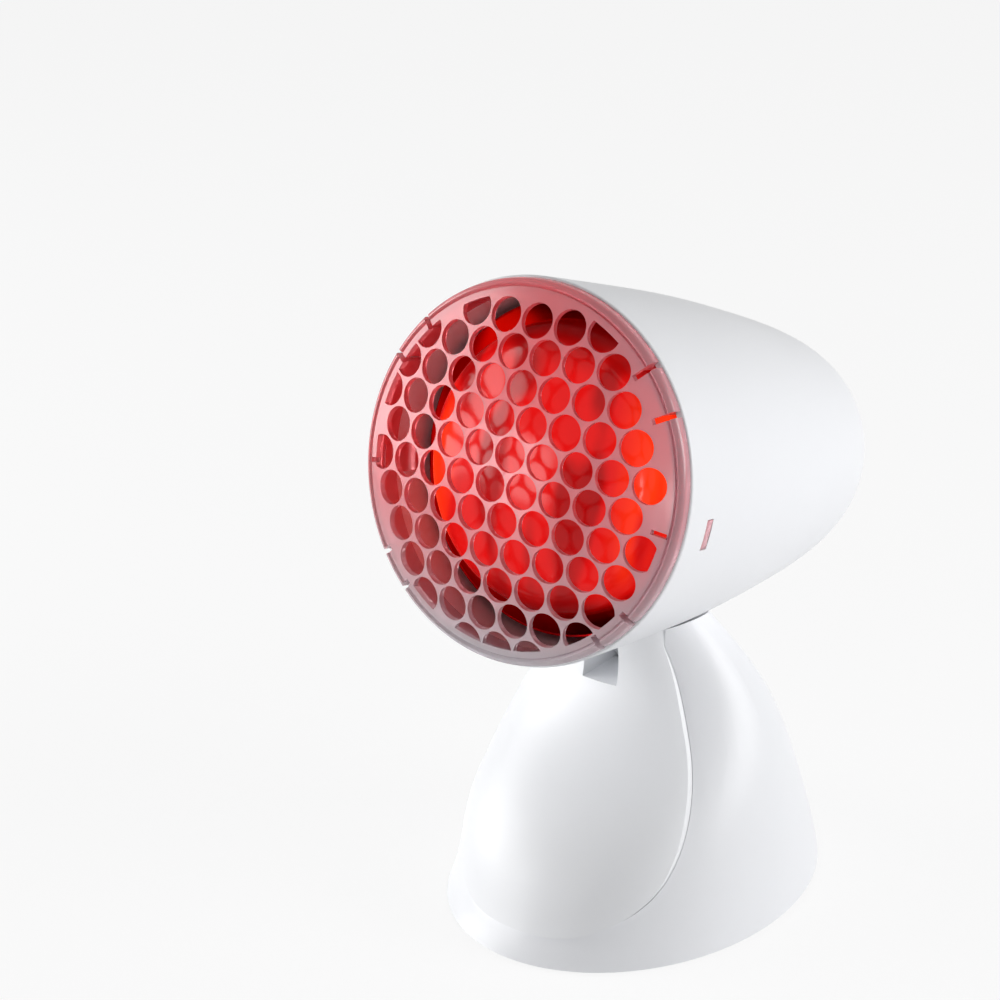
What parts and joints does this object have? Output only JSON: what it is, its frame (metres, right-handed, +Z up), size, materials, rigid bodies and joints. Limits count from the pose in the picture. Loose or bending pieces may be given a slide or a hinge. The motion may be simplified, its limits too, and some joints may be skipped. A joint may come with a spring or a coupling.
{
  "type": "infrared heat therapy lamp",
  "caption": "Tabletop infrared lamp: a red reflector bulb in a bullet-shaped shade behind a clear domed grille, tilting in steps on an oval bell-shaped base.",
  "frame": {"origin": "middle of the foot ring's underside, on the surface that the lamp stands on", "axes": "+Z up, the lamp faces -Y, +X is to the right of someone who looks at the lamp's face"},
  "size_m": [0.1234, 0.1876, 0.2302],
  "materials": {
    "white_plastic": "satin gloss",
    "clear_grille": "clear, glossy",
    "red_glass": "glossy red",
    "black_plastic": "satin",
    "dark_plastic": "matte",
    "rubber": "matte",
    "steel": "zinc-plated",
    "spring_steel": "bright",
    "brass": "bright",
    "aluminium": "bright",
    "porcelain": "glazed",
    "bronze": "matte",
    "clear_glass": "clear",
    "black_glass": "glossy",
    "tungsten": "dull",
    "nylon": "satin",
    "lead_sleeve": "satin"
  },
  "bodies": {
    "base": {"base_shell": "white_plastic", "front_panel": "white_plastic", "base_plate": "white_plastic", "foot_ring": "rubber", "base_screws": "steel", "tilt_axle": "steel", "axle_washers": "steel", "detent_spring": "spring_steel", "spring_screw": "steel", "switch_body": "black_plastic", "switch_terminals": "brass", "cord_inlet": "rubber", "terminal_block": "nylon", "block_screw": "steel", "cord_clamp": "dark_plastic", "clamp_screws": "steel", "lamp_leads": "lead_sleeve", "switch_leads": "lead_sleeve"},
    "head": {"head_housing": "white_plastic", "tilt_bush": "bronze", "protective_grille": "clear_grille", "lampholder_body": "porcelain", "lampholder_sleeve": "brass", "lampholder_contact": "brass", "holder_bracket": "steel", "heat_shield": "aluminium", "bracket_screws": "steel", "holder_screws": "steel", "head_leads": "lead_sleeve"},
    "bulb": {"bulb_glass": "red_glass", "bulb_cap": "brass", "bulb_insulator": "black_glass", "bulb_contact": "brass", "filament_mount": "clear_glass", "filament": "tungsten"},
    "rocker": {"switch_rocker": "black_plastic"}
  },
  "joints": [
    {"name": "head_tilt", "type": "hinge", "parent": "base", "child": "head", "pos_m": [0, 0.01, 0.087], "axis": [-1, 0, 0], "range_deg": [0, 32]},
    {"name": "bulb_turn", "type": "hinge", "parent": "head", "child": "bulb", "pos_m": [0, -0.06281, 0.17111], "axis": [0, 0.9703, -0.2419], "range_deg": [0, 1080]},
    {"name": "switch_press", "type": "hinge", "parent": "base", "child": "rocker", "pos_m": [0, 0.06109, 0.0337], "axis": [1, 0, 0], "range_deg": [0, 20]}
  ]
}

> _WHAT NEEDS TO BE DONE_
Write the material out exactly, with nothing left out.

> _RESULT FOR THIS TASK_
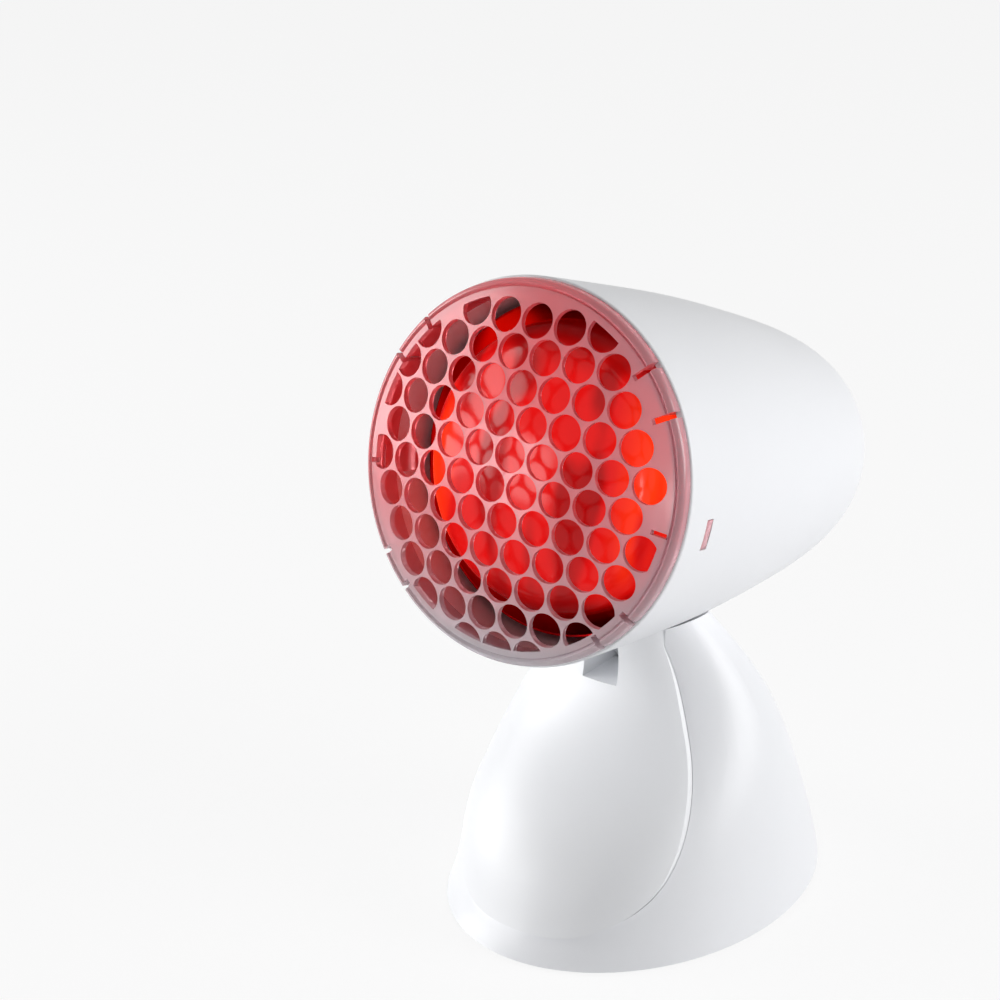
What parts and joints does this object have? Output only JSON: what it is, its frame (metres, right-handed, +Z up), size, materials, rigid bodies and joints. Limits count from the pose in the picture. Loose or bending pieces may be given a slide or a hinge. The motion may be simplified, its limits too, and some joints may be skipped. A joint may come with a spring or a coupling.
{
  "type": "infrared heat therapy lamp",
  "caption": "Tabletop infrared lamp: a red reflector bulb in a bullet-shaped shade behind a clear domed grille, tilting in steps on an oval bell-shaped base.",
  "frame": {"origin": "middle of the foot ring's underside, on the surface that the lamp stands on", "axes": "+Z up, the lamp faces -Y, +X is to the right of someone who looks at the lamp's face"},
  "size_m": [0.1234, 0.1876, 0.2302],
  "materials": {
    "white_plastic": "satin gloss",
    "clear_grille": "clear, glossy",
    "red_glass": "glossy red",
    "black_plastic": "satin",
    "dark_plastic": "matte",
    "rubber": "matte",
    "steel": "zinc-plated",
    "spring_steel": "bright",
    "brass": "bright",
    "aluminium": "bright",
    "porcelain": "glazed",
    "bronze": "matte",
    "clear_glass": "clear",
    "black_glass": "glossy",
    "tungsten": "dull",
    "nylon": "satin",
    "lead_sleeve": "satin"
  },
  "bodies": {
    "base": {"base_shell": "white_plastic", "front_panel": "white_plastic", "base_plate": "white_plastic", "foot_ring": "rubber", "base_screws": "steel", "tilt_axle": "steel", "axle_washers": "steel", "detent_spring": "spring_steel", "spring_screw": "steel", "switch_body": "black_plastic", "switch_terminals": "brass", "cord_inlet": "rubber", "terminal_block": "nylon", "block_screw": "steel", "cord_clamp": "dark_plastic", "clamp_screws": "steel", "lamp_leads": "lead_sleeve", "switch_leads": "lead_sleeve"},
    "head": {"head_housing": "white_plastic", "tilt_bush": "bronze", "protective_grille": "clear_grille", "lampholder_body": "porcelain", "lampholder_sleeve": "brass", "lampholder_contact": "brass", "holder_bracket": "steel", "heat_shield": "aluminium", "bracket_screws": "steel", "holder_screws": "steel", "head_leads": "lead_sleeve"},
    "bulb": {"bulb_glass": "red_glass", "bulb_cap": "brass", "bulb_insulator": "black_glass", "bulb_contact": "brass", "filament_mount": "clear_glass", "filament": "tungsten"},
    "rocker": {"switch_rocker": "black_plastic"}
  },
  "joints": [
    {"name": "head_tilt", "type": "hinge", "parent": "base", "child": "head", "pos_m": [0, 0.01, 0.087], "axis": [-1, 0, 0], "range_deg": [0, 32]},
    {"name": "bulb_turn", "type": "hinge", "parent": "head", "child": "bulb", "pos_m": [0, -0.06281, 0.17111], "axis": [0, 0.9703, -0.2419], "range_deg": [0, 1080]},
    {"name": "switch_press", "type": "hinge", "parent": "base", "child": "rocker", "pos_m": [0, 0.06109, 0.0337], "axis": [1, 0, 0], "range_deg": [0, 20]}
  ]
}